I loved the game from Tristan Jarry last night. He was battling and seeing a ton of rubber, but was pretty much doing everything possible to keep his team in it.

I don’t always love Jarry’s rebound control; the second DRW goal came as the result of a routine long-range shot Jarry stopped, and in a crunch, tried to lock down and squeeze the puck. But the puck hit him and cleanly flipped out right to ex-Penguin Jussi Jokinen for a wide open net. I also noticed a couple of other times where rebound issues were apparent, but if the goalie is making all the saves, even on the follow up chances he’s leaving out there, so be it.

That’s probably an unfair critique on a guy who did make 41 of 43 stops before Michael Rasmussen was wide-open for an easy game winner in overtime, but it’s just an observation. Still, in the big picture, it was a great game for Jarry, who was the best Pittsburgh player on the ice all night.

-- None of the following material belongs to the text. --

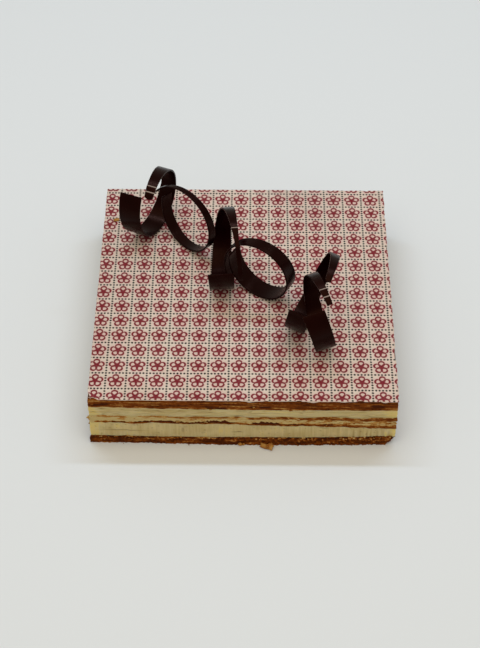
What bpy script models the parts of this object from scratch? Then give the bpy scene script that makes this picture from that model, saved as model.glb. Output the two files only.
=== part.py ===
"""Mille-feuille, a square cake for sharing: three baked puff pastry sheets, two layers of pastry cream,
a thin icing sheet, and six dark chocolate ribbons curled into upright loops that stand on the icing.

Metres, +Z up. The origin is at the middle of the underside, on the surface that the cake stands on.
"""
import math
import random

import bmesh
import bpy
from mathutils import Matrix, Vector

# Driving dimensions
CAKE_SIDE = 0.160
ICING_TOP = 0.0343
GAP = 0.0003

# Layers from the bottom up: node name, kind of layer, thickness
LAYERS = (
    ("bottom_pastry", "pastry", 0.0056),
    ("lower_cream", "cream", 0.0084),
    ("middle_pastry", "pastry", 0.0059),
    ("upper_cream", "cream", 0.0061),
    ("top_pastry", "pastry", 0.0058),
    ("icing", "icing", None),
)

# Outline of a layer, seen from above
COLUMNS_PER_SIDE = 34
CUT_FACE_DEPTH = 0.010
SIDES = 4

# Relief of the cut faces: height up the layer as a share of its thickness, and how far in that level lies
PASTRY_LEVELS = ((0.0, 0.0012), (0.22, 0.0005), (0.42, 0.0014), (0.62, 0.0006), (0.82, 0.0011), (1.0, 0.0008))
CREAM_LEVELS = ((0.0, 0.0012), (0.35, 0.0007), (0.7, 0.0007), (1.0, 0.0011))
ICING_LEVELS = ((0.0, 0.0004), (1.0, 0.0002))
FLAKE_DEPTH = 0.0009
CREAM_DEPTH = 0.0004
ICING_CHIP_DEPTH = 0.0007
CREAM_NICK_SHARE = 0.06
CREAM_NICK_DEPTH = 0.0012
CRUSHED_CORNER_REACH = 0.012
CRUSHED_CORNER_DEPTH = 0.0045
INTERFACE_WAVE = 0.0004

# Chocolate ribbons
RIBBON_THICKNESS = 0.0009
RIBBON_SECTIONS = 73
TAPER_POWER = 1.5

# Each curl: node name, middle of the loop over the icing (x, y), heading of the loop's axis, lean of the axis,
# radius, angle where the wide end starts, sweep in which the ribbon narrows, sweep of the narrow tail after it,
# drift along the axis in a full turn, width of the wide end and width of the tail. Angles are in degrees, and
# the ribbon's angle is counted from the far side of the loop, over its top.
CURLS = (
    ("chocolate_curl_left", -0.0521, 0.0483, -23, 1, 0.0194, -226, 360, 0, 0.0104, 0.0128, 0.0049),
    ("chocolate_ring_left", -0.0327, 0.0339, 228, 7, 0.0205, -181, 329, 0, 0.0134, 0.0072, 0.0018),
    ("chocolate_curl_middle", -0.0102, 0.0087, 6, -1, 0.0217, -185, 312, 62, 0.0105, 0.0138, 0.0024),
    ("chocolate_ring_middle", 0.0086, -0.0028, 240, 1, 0.0188, -180, 357, 45, 0.0085, 0.0120, 0.0039),
    ("chocolate_curl_right", 0.0390, -0.0364, 16, 10, 0.0196, -228, 355, 0, 0.0096, 0.0119, 0.0029),
    ("chocolate_curl_right_back", 0.0374, -0.0248, -17, -15, 0.0224, -191, 303, 1, 0.0080, 0.0116, 0.0031),
)

COLOURS = {
    "pastry": (0.30, 0.13, 0.035),
    "cream": (0.62, 0.50, 0.24),
    "icing": (0.62, 0.54, 0.47),
    "chocolate": (0.020, 0.009, 0.007),
}
ROUGHNESS = {"pastry": 0.75, "cream": 0.45, "icing": 0.35, "chocolate": 0.28}


def make_material(node_name, kind):
    material = bpy.data.materials.new(node_name)
    material.use_nodes = True
    shader = material.node_tree.nodes["Principled BSDF"]
    shader.inputs["Base Color"].default_value = (*COLOURS[kind], 1.0)
    shader.inputs["Roughness"].default_value = ROUGHNESS[kind]
    material.diffuse_color = (*COLOURS[kind], 1.0)
    return material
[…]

I liked the outing for 2018 second-round pick Calen Addison in his first taste of NHL action. Known as a puck-moving, swift-skating defenseman who takes chances, I actually thought he blended in well — a complement to figure out and adapt to the new level of play. Addison’s vision and outlet passing is very strong on breakouts. On the power play, I thought he deferred a bit too much to playing the puck back to veteran Justin Schultz, but that’s very understandable in his first game.

Addison also made a terrific cross-ice pass to find Ryan Haggerty for the Penguins’ second goal of the game. All in all, it was an encouraging game for Addison, who didn’t look out of place.


Pittsburgh has an off-day today and then practice Friday before hosting Columbus in an afternoon game on Saturday. One would expect they’ll probably ice their strongest roster to date this preseason at home, perhaps even the exhibition debuts of a few star players.